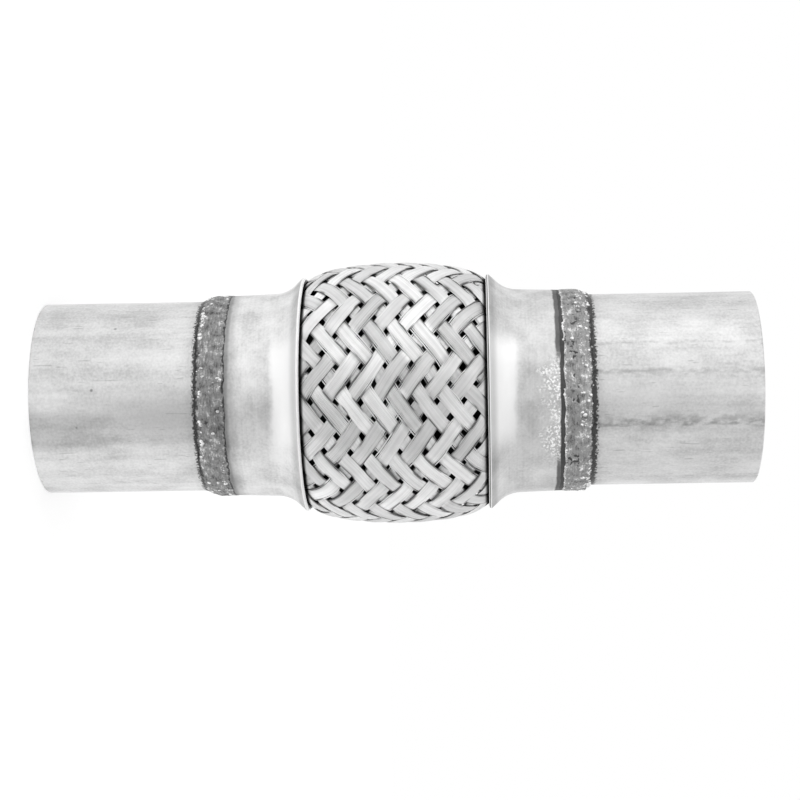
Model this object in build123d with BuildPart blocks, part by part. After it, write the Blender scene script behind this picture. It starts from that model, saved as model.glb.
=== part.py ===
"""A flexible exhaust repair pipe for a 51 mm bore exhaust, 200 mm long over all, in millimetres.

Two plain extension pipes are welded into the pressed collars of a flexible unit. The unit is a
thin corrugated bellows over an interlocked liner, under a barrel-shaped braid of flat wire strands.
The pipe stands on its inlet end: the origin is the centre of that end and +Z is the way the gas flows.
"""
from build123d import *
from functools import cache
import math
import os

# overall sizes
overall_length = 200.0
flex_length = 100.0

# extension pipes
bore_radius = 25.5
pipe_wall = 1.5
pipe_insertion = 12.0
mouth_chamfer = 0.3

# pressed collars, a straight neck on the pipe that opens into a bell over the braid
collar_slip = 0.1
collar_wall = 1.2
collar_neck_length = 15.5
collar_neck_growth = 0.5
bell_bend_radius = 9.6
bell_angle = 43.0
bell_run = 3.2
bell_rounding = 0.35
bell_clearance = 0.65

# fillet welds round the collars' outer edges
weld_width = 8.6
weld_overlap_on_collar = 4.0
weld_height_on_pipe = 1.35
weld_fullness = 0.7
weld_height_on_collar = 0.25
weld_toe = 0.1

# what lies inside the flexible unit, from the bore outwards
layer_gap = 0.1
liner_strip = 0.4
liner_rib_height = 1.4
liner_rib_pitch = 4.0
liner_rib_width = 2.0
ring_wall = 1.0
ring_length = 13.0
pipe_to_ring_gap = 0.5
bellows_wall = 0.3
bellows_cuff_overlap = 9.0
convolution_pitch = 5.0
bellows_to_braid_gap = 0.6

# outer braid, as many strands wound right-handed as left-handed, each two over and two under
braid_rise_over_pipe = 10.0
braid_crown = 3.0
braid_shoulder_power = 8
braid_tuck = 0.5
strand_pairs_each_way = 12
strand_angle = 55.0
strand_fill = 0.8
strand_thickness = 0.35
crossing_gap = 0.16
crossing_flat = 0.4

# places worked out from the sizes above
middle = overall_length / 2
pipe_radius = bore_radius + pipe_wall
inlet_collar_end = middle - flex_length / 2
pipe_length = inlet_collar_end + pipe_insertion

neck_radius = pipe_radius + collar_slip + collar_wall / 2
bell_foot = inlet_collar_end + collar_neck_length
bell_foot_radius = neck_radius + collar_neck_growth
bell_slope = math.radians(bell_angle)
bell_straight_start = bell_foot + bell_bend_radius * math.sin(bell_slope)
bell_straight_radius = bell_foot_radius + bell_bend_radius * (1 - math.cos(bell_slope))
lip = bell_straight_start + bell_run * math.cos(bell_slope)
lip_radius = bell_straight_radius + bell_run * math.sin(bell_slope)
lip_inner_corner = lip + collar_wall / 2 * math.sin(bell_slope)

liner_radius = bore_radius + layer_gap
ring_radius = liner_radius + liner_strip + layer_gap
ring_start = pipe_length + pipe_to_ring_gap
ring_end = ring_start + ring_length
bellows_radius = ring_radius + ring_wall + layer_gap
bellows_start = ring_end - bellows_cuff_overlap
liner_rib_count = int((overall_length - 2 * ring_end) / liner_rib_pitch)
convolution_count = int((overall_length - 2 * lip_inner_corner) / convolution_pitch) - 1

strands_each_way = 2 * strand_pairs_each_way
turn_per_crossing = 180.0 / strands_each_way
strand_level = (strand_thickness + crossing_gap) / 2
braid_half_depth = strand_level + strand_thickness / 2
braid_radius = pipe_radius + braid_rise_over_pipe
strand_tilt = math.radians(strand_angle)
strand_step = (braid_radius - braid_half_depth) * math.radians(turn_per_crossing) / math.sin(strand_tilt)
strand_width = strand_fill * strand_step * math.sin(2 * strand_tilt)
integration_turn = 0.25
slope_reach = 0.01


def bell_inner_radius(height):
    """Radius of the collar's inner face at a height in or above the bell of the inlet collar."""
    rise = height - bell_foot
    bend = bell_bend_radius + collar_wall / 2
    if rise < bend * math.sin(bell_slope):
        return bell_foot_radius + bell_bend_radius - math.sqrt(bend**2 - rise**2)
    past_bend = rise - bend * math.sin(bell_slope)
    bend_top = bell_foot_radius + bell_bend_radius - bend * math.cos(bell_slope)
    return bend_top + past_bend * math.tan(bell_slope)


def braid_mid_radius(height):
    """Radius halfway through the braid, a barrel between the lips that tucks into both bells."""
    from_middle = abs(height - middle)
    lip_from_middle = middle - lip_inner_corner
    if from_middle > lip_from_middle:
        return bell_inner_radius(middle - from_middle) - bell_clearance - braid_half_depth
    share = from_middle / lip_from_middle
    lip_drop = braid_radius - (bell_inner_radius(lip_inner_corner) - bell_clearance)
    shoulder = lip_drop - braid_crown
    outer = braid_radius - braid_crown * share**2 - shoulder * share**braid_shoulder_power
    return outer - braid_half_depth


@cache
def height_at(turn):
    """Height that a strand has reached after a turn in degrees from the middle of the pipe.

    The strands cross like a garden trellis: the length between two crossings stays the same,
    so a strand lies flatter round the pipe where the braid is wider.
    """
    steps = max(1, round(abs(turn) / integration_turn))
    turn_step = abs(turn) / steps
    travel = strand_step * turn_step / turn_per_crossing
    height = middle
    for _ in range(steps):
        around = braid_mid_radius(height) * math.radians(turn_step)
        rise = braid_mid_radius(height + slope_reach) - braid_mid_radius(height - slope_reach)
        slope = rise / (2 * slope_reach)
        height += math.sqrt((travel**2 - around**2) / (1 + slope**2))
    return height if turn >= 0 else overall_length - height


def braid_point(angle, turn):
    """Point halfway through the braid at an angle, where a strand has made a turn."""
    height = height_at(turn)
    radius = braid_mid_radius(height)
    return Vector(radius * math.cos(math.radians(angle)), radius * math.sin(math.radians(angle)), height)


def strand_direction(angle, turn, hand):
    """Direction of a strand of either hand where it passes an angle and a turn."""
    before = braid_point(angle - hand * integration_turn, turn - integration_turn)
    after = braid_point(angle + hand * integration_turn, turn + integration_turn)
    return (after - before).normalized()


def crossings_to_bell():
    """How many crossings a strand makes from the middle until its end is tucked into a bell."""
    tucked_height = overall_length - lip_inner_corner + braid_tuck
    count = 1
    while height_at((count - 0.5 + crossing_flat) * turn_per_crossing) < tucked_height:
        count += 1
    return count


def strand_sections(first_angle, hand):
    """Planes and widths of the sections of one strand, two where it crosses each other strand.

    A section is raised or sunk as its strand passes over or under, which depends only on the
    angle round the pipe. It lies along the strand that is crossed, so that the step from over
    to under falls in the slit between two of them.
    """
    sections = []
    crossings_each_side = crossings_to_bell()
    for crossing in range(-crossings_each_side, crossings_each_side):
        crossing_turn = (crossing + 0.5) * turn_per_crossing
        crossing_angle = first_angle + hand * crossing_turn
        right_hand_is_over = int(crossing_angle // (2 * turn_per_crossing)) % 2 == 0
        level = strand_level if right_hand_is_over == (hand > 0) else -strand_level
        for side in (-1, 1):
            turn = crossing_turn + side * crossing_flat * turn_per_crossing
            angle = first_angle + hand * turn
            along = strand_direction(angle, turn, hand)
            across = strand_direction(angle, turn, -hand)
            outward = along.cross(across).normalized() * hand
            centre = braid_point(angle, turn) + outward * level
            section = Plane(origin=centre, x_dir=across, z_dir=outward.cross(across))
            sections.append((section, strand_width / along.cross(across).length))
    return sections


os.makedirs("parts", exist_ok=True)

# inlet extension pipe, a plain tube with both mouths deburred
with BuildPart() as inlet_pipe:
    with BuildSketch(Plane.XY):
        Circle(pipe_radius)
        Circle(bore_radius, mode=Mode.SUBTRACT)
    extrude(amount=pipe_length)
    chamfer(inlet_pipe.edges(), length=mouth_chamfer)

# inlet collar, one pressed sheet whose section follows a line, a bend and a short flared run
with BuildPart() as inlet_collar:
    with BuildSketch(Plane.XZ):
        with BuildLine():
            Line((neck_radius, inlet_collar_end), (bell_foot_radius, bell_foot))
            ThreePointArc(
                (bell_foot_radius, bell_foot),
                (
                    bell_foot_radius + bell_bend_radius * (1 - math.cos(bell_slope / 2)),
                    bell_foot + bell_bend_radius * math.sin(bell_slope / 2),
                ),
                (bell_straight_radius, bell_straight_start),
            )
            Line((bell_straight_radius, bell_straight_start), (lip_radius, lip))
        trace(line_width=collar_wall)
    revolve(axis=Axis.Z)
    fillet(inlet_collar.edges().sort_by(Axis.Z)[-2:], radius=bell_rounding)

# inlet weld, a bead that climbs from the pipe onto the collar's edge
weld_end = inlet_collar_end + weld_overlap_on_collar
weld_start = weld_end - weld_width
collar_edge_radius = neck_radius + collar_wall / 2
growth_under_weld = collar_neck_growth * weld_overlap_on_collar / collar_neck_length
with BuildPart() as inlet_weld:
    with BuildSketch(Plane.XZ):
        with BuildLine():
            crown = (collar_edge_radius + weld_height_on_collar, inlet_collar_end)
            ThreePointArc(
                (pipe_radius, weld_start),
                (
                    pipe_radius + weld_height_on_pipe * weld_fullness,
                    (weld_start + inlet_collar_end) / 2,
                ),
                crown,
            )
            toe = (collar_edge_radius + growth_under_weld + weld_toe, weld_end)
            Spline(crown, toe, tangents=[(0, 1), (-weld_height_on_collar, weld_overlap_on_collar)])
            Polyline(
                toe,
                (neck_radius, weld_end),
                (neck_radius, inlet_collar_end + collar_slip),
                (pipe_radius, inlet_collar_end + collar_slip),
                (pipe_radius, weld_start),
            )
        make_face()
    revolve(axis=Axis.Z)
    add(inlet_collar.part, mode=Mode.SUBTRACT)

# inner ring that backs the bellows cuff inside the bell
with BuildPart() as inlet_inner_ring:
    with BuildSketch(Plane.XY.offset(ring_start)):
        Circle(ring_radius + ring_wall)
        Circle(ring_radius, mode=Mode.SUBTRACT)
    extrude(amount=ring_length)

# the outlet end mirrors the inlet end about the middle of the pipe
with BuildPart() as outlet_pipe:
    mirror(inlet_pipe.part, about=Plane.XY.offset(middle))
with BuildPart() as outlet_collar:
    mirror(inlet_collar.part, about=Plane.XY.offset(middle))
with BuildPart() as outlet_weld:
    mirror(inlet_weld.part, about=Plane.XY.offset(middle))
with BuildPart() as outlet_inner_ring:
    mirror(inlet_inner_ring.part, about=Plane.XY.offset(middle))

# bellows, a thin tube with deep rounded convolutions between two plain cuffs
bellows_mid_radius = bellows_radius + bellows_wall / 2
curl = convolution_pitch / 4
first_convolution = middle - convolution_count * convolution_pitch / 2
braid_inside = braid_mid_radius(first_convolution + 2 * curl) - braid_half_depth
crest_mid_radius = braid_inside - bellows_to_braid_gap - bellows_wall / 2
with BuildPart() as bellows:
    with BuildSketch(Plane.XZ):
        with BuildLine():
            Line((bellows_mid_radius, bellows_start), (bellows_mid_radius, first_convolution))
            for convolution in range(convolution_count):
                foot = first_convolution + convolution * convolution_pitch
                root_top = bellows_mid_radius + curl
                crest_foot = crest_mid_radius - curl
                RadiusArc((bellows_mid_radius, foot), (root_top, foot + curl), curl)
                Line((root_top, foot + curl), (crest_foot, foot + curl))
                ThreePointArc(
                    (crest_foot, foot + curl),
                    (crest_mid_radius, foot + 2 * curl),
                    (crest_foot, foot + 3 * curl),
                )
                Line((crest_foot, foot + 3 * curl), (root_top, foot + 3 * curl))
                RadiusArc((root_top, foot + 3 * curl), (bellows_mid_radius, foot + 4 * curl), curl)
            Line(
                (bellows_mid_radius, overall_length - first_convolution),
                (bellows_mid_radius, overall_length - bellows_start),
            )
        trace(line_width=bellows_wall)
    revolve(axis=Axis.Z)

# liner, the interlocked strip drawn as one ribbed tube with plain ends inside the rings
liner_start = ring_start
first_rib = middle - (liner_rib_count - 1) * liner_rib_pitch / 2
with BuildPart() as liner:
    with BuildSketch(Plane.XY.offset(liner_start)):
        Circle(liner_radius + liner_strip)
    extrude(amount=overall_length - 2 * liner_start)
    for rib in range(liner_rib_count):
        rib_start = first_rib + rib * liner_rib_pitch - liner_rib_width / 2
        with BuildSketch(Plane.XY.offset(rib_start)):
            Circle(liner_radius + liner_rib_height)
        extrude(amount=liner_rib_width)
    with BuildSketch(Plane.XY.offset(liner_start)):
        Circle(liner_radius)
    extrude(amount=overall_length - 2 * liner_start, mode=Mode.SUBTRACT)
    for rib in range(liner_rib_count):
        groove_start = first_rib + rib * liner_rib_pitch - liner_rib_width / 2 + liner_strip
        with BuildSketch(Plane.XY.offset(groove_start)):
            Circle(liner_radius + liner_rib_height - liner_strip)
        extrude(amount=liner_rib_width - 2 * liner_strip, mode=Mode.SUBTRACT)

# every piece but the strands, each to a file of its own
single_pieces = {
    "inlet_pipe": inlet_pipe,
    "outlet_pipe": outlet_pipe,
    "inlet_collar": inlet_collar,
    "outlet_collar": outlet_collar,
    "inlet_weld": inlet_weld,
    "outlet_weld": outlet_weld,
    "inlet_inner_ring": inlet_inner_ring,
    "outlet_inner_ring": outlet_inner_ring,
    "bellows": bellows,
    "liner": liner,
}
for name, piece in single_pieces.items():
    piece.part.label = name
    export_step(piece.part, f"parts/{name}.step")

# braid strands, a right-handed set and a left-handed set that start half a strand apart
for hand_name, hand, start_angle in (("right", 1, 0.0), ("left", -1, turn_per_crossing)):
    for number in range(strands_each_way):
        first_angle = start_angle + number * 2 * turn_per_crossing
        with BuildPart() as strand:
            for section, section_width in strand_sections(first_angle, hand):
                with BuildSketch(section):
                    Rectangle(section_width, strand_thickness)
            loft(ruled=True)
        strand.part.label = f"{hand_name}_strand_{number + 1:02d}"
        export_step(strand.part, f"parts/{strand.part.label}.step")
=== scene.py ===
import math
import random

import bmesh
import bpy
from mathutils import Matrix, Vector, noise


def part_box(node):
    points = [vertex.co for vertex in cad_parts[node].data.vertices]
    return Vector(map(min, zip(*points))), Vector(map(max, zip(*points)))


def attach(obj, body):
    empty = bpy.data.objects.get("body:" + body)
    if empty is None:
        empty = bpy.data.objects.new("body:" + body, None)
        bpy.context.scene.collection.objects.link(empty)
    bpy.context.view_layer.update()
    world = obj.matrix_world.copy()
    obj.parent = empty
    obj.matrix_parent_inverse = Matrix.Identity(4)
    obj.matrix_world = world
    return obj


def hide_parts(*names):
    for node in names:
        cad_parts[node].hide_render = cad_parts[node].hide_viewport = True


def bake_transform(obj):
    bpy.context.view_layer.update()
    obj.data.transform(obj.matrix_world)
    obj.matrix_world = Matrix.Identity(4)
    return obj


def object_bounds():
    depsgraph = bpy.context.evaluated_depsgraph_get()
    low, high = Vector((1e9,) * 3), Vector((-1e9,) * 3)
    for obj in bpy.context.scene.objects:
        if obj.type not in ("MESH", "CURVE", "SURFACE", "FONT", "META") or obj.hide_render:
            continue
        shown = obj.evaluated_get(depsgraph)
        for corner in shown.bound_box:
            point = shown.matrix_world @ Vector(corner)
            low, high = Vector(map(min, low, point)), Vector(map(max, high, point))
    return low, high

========

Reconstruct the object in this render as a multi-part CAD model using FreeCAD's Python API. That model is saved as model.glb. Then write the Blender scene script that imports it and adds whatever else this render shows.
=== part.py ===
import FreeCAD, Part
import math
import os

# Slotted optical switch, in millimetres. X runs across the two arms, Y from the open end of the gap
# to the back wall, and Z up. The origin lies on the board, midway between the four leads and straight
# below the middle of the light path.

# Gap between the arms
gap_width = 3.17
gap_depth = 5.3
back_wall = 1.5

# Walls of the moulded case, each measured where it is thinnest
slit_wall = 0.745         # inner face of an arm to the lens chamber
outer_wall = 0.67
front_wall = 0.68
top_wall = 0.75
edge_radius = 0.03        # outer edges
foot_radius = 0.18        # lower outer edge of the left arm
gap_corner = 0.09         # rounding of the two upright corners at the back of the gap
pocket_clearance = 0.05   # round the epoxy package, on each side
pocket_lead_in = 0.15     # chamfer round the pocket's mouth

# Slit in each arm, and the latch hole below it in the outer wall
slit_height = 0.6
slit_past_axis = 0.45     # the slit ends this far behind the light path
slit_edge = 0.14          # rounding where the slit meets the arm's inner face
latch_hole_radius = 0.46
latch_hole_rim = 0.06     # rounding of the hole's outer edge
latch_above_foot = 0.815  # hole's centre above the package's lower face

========

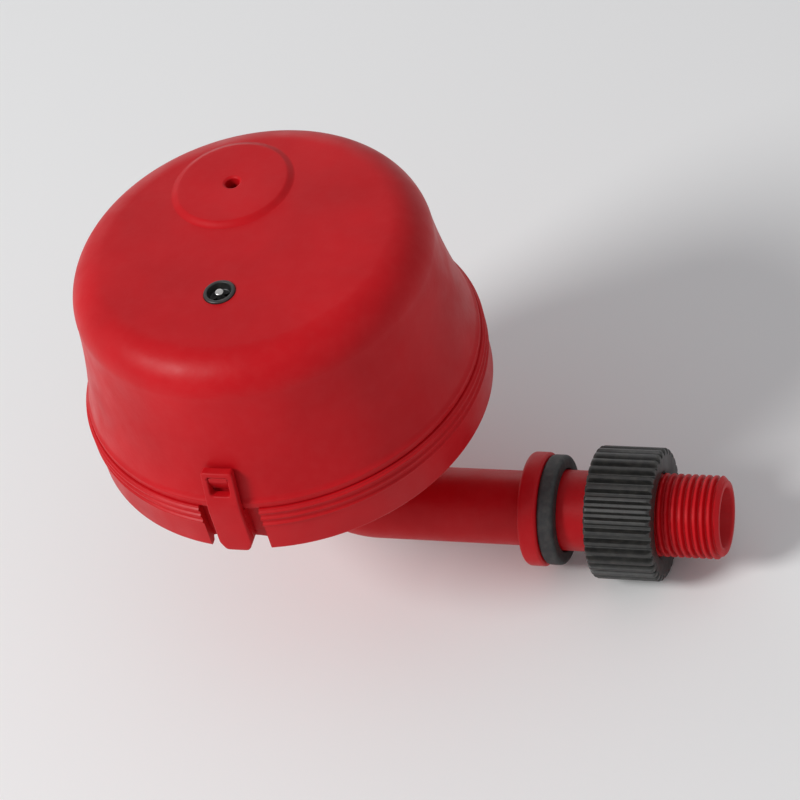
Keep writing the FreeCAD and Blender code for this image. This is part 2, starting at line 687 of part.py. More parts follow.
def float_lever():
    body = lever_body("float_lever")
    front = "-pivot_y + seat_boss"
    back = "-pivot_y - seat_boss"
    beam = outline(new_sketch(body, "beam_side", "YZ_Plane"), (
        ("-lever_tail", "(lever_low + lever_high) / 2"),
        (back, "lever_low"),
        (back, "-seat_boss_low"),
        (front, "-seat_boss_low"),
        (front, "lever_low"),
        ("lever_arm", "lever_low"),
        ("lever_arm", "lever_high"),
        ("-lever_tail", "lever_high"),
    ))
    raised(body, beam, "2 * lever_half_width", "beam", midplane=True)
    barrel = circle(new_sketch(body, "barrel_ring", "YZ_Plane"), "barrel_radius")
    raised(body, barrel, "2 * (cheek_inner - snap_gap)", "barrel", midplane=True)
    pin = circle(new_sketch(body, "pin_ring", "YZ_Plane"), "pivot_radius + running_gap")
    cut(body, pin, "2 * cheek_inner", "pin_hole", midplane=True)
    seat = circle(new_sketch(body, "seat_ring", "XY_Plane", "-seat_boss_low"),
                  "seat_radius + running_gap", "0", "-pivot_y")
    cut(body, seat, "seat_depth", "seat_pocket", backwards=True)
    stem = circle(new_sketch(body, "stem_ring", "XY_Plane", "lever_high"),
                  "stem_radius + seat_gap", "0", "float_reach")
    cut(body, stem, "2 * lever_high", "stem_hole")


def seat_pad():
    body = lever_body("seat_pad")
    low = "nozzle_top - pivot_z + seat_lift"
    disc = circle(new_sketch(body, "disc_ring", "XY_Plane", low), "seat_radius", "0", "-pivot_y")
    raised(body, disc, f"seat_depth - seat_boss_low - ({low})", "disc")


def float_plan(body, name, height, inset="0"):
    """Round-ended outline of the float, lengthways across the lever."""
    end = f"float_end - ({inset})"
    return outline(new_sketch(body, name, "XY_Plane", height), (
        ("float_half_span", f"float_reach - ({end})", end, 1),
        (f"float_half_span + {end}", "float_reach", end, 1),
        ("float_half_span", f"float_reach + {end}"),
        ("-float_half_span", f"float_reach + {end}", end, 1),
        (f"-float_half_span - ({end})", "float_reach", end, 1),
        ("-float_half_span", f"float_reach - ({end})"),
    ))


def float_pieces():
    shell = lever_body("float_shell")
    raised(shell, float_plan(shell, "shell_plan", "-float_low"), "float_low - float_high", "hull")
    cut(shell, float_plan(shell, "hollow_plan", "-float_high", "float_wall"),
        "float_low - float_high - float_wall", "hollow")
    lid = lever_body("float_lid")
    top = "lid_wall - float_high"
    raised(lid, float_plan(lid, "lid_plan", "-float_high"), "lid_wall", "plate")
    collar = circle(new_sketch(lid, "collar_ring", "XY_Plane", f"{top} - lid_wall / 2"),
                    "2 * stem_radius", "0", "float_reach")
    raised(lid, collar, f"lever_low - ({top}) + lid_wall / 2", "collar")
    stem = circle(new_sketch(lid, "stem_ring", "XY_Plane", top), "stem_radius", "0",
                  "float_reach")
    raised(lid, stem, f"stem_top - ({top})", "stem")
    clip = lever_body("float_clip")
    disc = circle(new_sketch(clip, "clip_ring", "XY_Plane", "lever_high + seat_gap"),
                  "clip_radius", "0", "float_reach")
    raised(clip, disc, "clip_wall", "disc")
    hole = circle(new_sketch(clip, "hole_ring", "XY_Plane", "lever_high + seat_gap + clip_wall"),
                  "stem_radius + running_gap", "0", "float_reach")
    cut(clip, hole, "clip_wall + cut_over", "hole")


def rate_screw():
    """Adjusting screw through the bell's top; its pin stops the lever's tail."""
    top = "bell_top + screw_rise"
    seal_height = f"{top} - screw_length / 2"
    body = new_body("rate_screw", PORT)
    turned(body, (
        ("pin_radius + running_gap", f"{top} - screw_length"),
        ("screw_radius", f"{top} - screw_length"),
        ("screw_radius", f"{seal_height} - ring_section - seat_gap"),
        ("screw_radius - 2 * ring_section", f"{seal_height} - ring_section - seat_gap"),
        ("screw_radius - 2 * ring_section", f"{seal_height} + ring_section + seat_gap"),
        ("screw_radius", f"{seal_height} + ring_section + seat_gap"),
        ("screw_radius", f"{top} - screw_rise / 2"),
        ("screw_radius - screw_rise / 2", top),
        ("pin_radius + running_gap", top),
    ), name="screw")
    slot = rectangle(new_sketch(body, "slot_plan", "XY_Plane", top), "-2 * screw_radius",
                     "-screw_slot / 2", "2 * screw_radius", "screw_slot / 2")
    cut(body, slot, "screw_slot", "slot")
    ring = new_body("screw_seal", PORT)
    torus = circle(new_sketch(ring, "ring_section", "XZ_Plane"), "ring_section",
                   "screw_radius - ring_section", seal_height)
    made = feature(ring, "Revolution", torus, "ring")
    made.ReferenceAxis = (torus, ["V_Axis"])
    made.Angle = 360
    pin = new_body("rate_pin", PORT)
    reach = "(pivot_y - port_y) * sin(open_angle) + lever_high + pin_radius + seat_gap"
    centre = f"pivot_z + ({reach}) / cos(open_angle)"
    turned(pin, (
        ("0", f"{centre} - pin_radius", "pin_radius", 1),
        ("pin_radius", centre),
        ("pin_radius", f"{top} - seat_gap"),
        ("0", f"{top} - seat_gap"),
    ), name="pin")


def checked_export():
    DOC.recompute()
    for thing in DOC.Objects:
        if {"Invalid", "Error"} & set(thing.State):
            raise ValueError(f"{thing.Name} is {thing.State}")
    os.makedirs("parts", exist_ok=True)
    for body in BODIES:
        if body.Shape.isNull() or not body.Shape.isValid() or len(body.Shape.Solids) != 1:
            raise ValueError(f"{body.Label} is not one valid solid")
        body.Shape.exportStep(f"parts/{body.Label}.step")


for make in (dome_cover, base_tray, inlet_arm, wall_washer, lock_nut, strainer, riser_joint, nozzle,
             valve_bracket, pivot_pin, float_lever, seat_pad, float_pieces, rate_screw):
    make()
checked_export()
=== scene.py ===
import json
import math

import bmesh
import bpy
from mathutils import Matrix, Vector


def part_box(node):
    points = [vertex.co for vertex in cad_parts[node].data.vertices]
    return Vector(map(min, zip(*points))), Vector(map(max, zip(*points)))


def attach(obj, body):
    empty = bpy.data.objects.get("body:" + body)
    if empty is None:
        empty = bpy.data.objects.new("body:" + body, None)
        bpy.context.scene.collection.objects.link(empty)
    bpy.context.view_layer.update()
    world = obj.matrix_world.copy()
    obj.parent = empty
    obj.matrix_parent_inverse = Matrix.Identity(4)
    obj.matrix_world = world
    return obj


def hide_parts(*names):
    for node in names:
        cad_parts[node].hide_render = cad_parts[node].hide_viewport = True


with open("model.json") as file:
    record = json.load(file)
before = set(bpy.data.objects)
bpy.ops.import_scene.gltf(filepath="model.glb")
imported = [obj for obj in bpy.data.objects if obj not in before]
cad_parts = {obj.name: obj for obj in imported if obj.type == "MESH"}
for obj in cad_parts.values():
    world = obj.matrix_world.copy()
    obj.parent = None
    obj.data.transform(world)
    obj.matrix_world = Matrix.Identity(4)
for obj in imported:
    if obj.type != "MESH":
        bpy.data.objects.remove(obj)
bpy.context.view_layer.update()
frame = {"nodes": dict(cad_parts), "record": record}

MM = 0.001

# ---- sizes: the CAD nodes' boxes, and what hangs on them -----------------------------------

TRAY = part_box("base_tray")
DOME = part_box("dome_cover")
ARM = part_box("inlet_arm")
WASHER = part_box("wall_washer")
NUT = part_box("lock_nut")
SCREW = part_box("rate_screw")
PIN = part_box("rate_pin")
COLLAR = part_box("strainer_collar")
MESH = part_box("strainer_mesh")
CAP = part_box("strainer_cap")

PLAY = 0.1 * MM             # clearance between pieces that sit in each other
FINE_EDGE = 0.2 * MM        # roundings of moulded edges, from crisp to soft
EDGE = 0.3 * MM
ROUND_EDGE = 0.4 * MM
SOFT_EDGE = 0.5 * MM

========

= What the exercise asks =
Write out exactly the lines running from the line containing "for make in" to the line containing "before = set(bpy.data.objects)", with both of those lines included.

= Solution =
for make in (dome_cover, base_tray, inlet_arm, wall_washer, lock_nut, strainer, riser_joint, nozzle,
             valve_bracket, pivot_pin, float_lever, seat_pad, float_pieces, rate_screw):
    make()
checked_export()
=== scene.py ===
import json
import math

import bmesh
import bpy
from mathutils import Matrix, Vector


def part_box(node):
    points = [vertex.co for vertex in cad_parts[node].data.vertices]
    return Vector(map(min, zip(*points))), Vector(map(max, zip(*points)))


def attach(obj, body):
    empty = bpy.data.objects.get("body:" + body)
    if empty is None:
        empty = bpy.data.objects.new("body:" + body, None)
        bpy.context.scene.collection.objects.link(empty)
    bpy.context.view_layer.update()
    world = obj.matrix_world.copy()
    obj.parent = empty
    obj.matrix_parent_inverse = Matrix.Identity(4)
    obj.matrix_world = world
    return obj


def hide_parts(*names):
    for node in names:
        cad_parts[node].hide_render = cad_parts[node].hide_viewport = True


with open("model.json") as file:
    record = json.load(file)
before = set(bpy.data.objects)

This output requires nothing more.